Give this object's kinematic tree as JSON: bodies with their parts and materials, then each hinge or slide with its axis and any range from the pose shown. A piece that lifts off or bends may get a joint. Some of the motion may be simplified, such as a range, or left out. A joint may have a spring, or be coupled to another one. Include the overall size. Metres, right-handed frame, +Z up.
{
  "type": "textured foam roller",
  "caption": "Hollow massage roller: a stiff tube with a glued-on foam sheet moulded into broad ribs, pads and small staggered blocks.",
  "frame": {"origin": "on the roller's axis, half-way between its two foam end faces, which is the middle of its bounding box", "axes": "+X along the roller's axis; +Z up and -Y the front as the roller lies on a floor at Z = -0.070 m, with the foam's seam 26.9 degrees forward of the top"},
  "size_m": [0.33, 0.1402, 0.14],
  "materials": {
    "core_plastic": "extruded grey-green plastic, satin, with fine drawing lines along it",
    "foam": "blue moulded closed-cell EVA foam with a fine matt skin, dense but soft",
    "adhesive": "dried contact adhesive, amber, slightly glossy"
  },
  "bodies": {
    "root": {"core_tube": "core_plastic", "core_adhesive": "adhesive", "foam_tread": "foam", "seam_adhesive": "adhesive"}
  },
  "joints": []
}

* * *

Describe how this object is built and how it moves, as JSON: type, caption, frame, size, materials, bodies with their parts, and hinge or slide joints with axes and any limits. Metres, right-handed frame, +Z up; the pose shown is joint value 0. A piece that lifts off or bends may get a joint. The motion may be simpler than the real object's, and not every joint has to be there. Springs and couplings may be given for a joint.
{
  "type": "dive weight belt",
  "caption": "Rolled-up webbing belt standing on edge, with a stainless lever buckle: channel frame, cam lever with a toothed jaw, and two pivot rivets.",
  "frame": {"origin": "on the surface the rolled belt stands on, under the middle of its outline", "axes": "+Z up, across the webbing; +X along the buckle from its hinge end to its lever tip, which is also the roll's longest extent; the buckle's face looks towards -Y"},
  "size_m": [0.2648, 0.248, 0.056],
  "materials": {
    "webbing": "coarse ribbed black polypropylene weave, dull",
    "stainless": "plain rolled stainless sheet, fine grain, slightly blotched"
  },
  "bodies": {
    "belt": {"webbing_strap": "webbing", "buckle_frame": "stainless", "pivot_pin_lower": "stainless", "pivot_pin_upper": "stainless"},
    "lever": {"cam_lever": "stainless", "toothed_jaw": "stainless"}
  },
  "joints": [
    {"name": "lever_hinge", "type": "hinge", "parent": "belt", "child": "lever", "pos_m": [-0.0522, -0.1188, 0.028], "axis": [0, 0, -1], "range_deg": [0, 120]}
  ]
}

--

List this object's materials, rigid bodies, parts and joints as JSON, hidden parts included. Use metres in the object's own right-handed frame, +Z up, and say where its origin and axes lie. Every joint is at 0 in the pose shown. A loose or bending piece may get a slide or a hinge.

PROBLEM TO SOLVE
Pull out all lines of the data with the string "joints".

SOLVED PROBLEM
  "joints": []
Describe how this object is built and how it moves, as JSON: type, caption, frame, size, materials, bodies with their parts, and hinge or slide joints with axes and any limits. Metres, right-handed frame, +Z up; the pose shown is joint value 0. A piece that lifts off or bends may get a joint. The motion may be simpler than the real object's, and not every joint has to be there. Springs and couplings may be given for a joint.
  "joints": [
List this object's materials, rigid bodies, parts and joints as JSON, hidden parts included. Use metres in the object's own right-handed frame, +Z up, and say where its origin and axes lie. Every joint is at 0 in the pose shown. A loose or bending piece may get a slide or a hinge.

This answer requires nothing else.